Reproduce exactly the lines of the material beneath, from the line that contains "const mushroom = restingGroup();" to the line that contains "in imported if", both included, and no other lines.

[Start COLLECTED DATA]

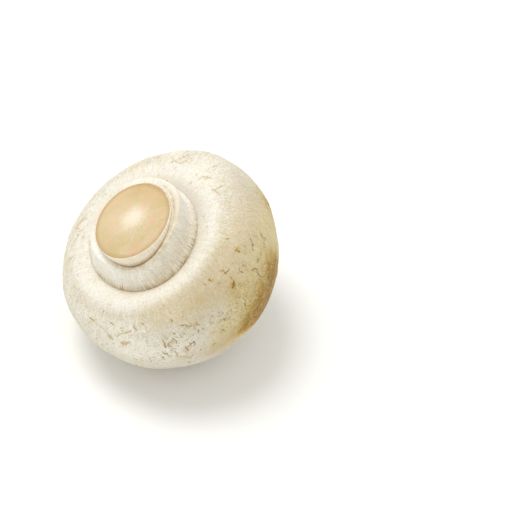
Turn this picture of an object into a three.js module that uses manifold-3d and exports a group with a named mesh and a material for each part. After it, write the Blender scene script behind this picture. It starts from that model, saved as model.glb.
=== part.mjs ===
// A closed button mushroom with its stem trimmed short, lying on its crown so that
// the cut end of the stem looks up and to the left. Millimetres, +Z up.
// It comes apart as a kitchen knife would find it: the cap, the veil that runs from
// the cap's rolled margin up to the stem, and the stem itself.

import * as THREE from 'three';
import { mergeVertices } from 'three/addons/utils/BufferGeometryUtils.js';
import Module from 'manifold-3d';

const wasm = await Module();
wasm.setup();

// Driving dimensions. Heights are measured along the mushroom's own axis,
// from the widest ring of the cap towards the cut end of the stem.
const segments = 60;          // steps round the axis
const gap = 0.3;              // clear space between neighbouring pieces

const capRadius = 26.3;       // widest ring of the cap
const capCrown = 24.9;        // from the widest ring down to the crown
const crestRadius = 17.8;     // highest circle of the rolled margin
const crestHeight = 11.0;
const creaseRadius = 13.9;    // where the margin turns in under the veil
const creaseHeight = 9.1;
const grooveRadius = 21.6;    // shallow hollow outside the margin
const grooveDepth = 0.6;
const grooveWidth = 2.5;

const veilSeat = 6.0;         // floor of the recess that the veil grows from
const veilWall = 0.9;         // thickness of the veil at its lip
const lipHeight = 14.95;      // mean height of the veil's lip on the stem
const lipSlope = 0.165;       // rise of the lip per millimetre towards lipTurn
const lipTurn = 58;           // degrees round the axis where the lip stands highest

const stemRadius = 9.7;
const stemSeat = 0;           // how far in the stem reaches, at the widest ring
const cutHeight = 16.8;       // edge of the cut end
const cutCrown = 0.35;        // the cut end swells this much at its centre
const cutBevel = 0.35;

const lean = 28.5;            // degrees between the stem and the upright
const patchDepth = 1.1;       // how far the crown is pressed flat where it rests

// Lobes that keep the cap from being a perfect round: count, share of the radius, turn.
const lobes = [
  { count: 2, share: 0.006, turn: 34 },
  { count: 3, share: 0.005, turn: 28 },
  { count: 5, share: 0.003, turn: 10 },
];

const degrees = Math.PI / 180;

// Points on part of an ellipse in the profile plane: x is the radius, y the height.
function arc(centreX, centreY, radiusX, radiusY, from, to, steps) {
  const points = [];
  for (let i = 0; i <= steps; i += 1) {
    const angle = (from + ((to - from) * i) / steps) * degrees;
    const x = centreX + radiusX * Math.cos(angle);
    points.push(new THREE.Vector2(Math.max(x, 0), centreY + radiusY * Math.sin(angle)));
  }
  return points;
}

// A solid of revolution about +Z from a profile that runs up its outside.
function turned(profile) {
  const geometry = new THREE.LatheGeometry(profile, segments);
  geometry.rotateX(90 * degrees);
  return geometry;
}

// Moves every vertex: change(point, radius, angle) edits the point in place.
function reshape(geometry, change) {
  const position = geometry.getAttribute('position');
  const point = new THREE.Vector3();
  for (let i = 0; i < position.count; i += 1) {
    point.fromBufferAttribute(position, i);
    change(point, Math.hypot(point.x, point.y), Math.atan2(point.y, point.x));
    position.setXYZ(i, point.x, point.y, point.z);
  }
  return geometry;
}

// The closed manifold-3d solid of a geometry, with the collapsed triangles at its poles left out.
function solidOf(geometry) {
  const bare = geometry.clone();
  bare.deleteAttribute('normal');
  bare.deleteAttribute('uv');
  const merged = mergeVertices(bare, 1e-4);
  const corners = merged.getIndex().array;
  const kept = [];
  for (let i = 0; i < corners.length; i += 3) {
    const [a, b, c] = [corners[i], corners[i + 1], corners[i + 2]];
    if (a !== b && b !== c && c !== a) kept.push(a, b, c);
  }
  return new wasm.Manifold(new wasm.Mesh({
    numProp: 3,
    vertProperties: Float32Array.from(merged.getAttribute('position').array),
    triVerts: Uint32Array.from(kept),
  }));
}

function geometryOf(solid) {
  const { vertProperties, triVerts } = solid.getMesh();
  const geometry = new THREE.BufferGeometry();
  geometry.setAttribute('position', new THREE.BufferAttribute(vertProperties, 3));
  geometry.setIndex(new THREE.BufferAttribute(triVerts, 1));
  geometry.computeVertexNormals();
  return geometry;
}

function flesh(color, roughness) {
  return new THREE.MeshStandardMaterial({ color, roughness, metalness: 0 });
}

// The group leans the stem over and lifts the pressed crown onto the surface.
function restingGroup() {
  const [sine, cosine] = [Math.sin(lean * degrees), Math.cos(lean * degrees)];
  const reach = Math.hypot(capRadius * sine, capCrown * cosine);
  const height = reach - patchDepth;
  const aside = ((capRadius ** 2 - capCrown ** 2) * sine * cosine) / reach;
  const group = new THREE.Group();
  group.rotation.y = -lean * degrees;
  group.position.set((aside * height) / reach, 0, height);
  group.updateMatrixWorld(true);
  return group;
}

function capGeometry(group) {
  const recess = creaseRadius;
  const socket = stemRadius + gap;
  const profile = [
    ...arc(0, 0, capRadius, capCrown, -90, 0, 15),
    ...arc(crestRadius, 0, capRadius - crestRadius, crestHeight, 7, 90, 11),
    ...arc(crestRadius, creaseHeight, crestRadius - creaseRadius, crestHeight - creaseHeight, 112, 180, 4),
    new THREE.Vector2(recess, veilSeat),
    new THREE.Vector2(socket, veilSeat),
    new THREE.Vector2(socket, stemSeat),
    new THREE.Vector2(0, stemSeat),
  ];
  const body = reshape(turned(profile), (point, radius, angle) => {
    if (radius <= creaseRadius && point.z > 0) return;
    const open = THREE.MathUtils.smoothstep(radius, creaseRadius, capRadius);
    let swell = 0;
    for (const lobe of lobes) {
      swell += lobe.share * Math.cos(lobe.count * (angle - lobe.turn * degrees));
    }
    point.x *= 1 + swell * open;
    point.y *= 1 + swell * open;
    if (point.z > 0) {
      point.z -= grooveDepth * Math.exp(-(((radius - grooveRadius) / grooveWidth) ** 2));
    }
  });
  // The crown is cut level where it rests.
  const slab = new THREE.BoxGeometry(4 * capRadius, 4 * capRadius, capRadius);
  slab.translate(0, 0, -capRadius / 2);
  slab.applyMatrix4(group.matrixWorld.clone().invert());
  return geometryOf(solidOf(body).subtract(solidOf(slab)));
}

function veilGeometry() {
  const inner = stemRadius + gap;
  const outer = creaseRadius - gap;
  const foot = veilSeat + gap;
  const lip = inner + veilWall;
  const profile = [
    new THREE.Vector2(inner, foot),
    new THREE.Vector2(outer, foot),
    new THREE.Vector2(outer, creaseHeight - gap),
    new THREE.Vector2((outer * 2 + lip) / 3 + 0.15, creaseHeight + (lipHeight - creaseHeight) * 0.28),
    new THREE.Vector2((outer + lip * 2) / 3 + 0.1, creaseHeight + (lipHeight - creaseHeight) * 0.62),
    new THREE.Vector2(lip, lipHeight - veilWall / 2),
    new THREE.Vector2(lip - veilWall / 3, lipHeight),
    new THREE.Vector2(inner, lipHeight - veilWall / 4),
    new THREE.Vector2(inner, foot),
  ];
  return reshape(turned(profile), (point, radius, angle) => {
    const up = THREE.MathUtils.smoothstep(point.z, creaseHeight, lipHeight);
    point.z += up * lipSlope * radius * Math.cos(angle - lipTurn * degrees);
  });
}

function stemGeometry() {
  const profile = [
    new THREE.Vector2(0, stemSeat + gap),
    new THREE.Vector2(stemRadius, stemSeat + gap),
    new THREE.Vector2(stemRadius, creaseHeight),
    new THREE.Vector2(stemRadius, cutHeight - cutBevel),
    new THREE.Vector2(stemRadius - cutBevel, cutHeight),
    new THREE.Vector2(stemRadius * 0.6, cutHeight + cutCrown * 0.8),
    new THREE.Vector2(0, cutHeight + cutCrown),
  ];
  return turned(profile);
}

function piece(name, geometry, material) {
  const mesh = new THREE.Mesh(geometry, material);
  mesh.name = name;
  return mesh;
}

const mushroom = restingGroup();
mushroom.add(
  piece('cap', capGeometry(mushroom), flesh(0xeee6d2, 0.62)),
  piece('veil', veilGeometry(), flesh(0xe6dcc4, 0.7)),
  piece('stem', stemGeometry(), flesh(0xdcc69a, 0.45)),
);

const model = new THREE.Group();
model.add(mushroom);

export default model;
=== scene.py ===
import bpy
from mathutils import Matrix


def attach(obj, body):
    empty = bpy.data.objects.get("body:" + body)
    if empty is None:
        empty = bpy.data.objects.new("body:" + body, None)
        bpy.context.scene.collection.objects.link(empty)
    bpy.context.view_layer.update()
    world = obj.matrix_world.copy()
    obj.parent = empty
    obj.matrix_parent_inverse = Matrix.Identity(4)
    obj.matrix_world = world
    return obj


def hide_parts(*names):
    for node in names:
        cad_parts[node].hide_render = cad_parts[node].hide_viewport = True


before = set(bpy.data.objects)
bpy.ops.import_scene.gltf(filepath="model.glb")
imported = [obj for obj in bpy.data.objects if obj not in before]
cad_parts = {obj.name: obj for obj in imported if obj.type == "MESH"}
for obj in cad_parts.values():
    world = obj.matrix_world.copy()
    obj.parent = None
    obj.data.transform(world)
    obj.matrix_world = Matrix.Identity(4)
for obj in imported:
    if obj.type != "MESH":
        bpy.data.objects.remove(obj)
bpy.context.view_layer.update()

import math
import random

import bmesh
import bpy
import numpy as np
from mathutils import Matrix, Vector, noise
from mathutils.bvhtree import BVHTree

mm = 0.001
scene = bpy.context.scene
scene.view_settings.view_transform = "Standard"


# One output socket. Arithmetic on it adds Math nodes to its tree.
class Wire:
    def __init__(self, tree, socket):
        self.tree = tree
        self.socket = socket

    def math(self, operation, *values):
        node = self.tree.nodes.new("ShaderNodeMath")
        node.operation = operation
        for slot, value in zip(node.inputs, values):
            plug(self.tree, value, slot)
        return Wire(self.tree, node.outputs[0])

    def __add__(self, other):
        return self.math("ADD", self, other)

    def __sub__(self, other):
        return self.math("SUBTRACT", self, other)

    def __rsub__(self, other):
        return self.math("SUBTRACT", other, self)

    def __mul__(self, other):
        return self.math("MULTIPLY", self, other)

    def __truediv__(self, other):
        return self.math("DIVIDE", self, other)

    def __pow__(self, other):
        return self.math("POWER", self, other)

    def __abs__(self):
        return self.math("ABSOLUTE", self)

    __radd__ = __add__
    __rmul__ = __mul__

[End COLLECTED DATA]

ANSWER TO THIS EXERCISE:
const mushroom = restingGroup();
mushroom.add(
  piece('cap', capGeometry(mushroom), flesh(0xeee6d2, 0.62)),
  piece('veil', veilGeometry(), flesh(0xe6dcc4, 0.7)),
  piece('stem', stemGeometry(), flesh(0xdcc69a, 0.45)),
);

const model = new THREE.Group();
model.add(mushroom);

export default model;
=== scene.py ===
import bpy
from mathutils import Matrix


def attach(obj, body):
    empty = bpy.data.objects.get("body:" + body)
    if empty is None:
        empty = bpy.data.objects.new("body:" + body, None)
        bpy.context.scene.collection.objects.link(empty)
    bpy.context.view_layer.update()
    world = obj.matrix_world.copy()
    obj.parent = empty
    obj.matrix_parent_inverse = Matrix.Identity(4)
    obj.matrix_world = world
    return obj


def hide_parts(*names):
    for node in names:
        cad_parts[node].hide_render = cad_parts[node].hide_viewport = True


before = set(bpy.data.objects)
bpy.ops.import_scene.gltf(filepath="model.glb")
imported = [obj for obj in bpy.data.objects if obj not in before]
cad_parts = {obj.name: obj for obj in imported if obj.type == "MESH"}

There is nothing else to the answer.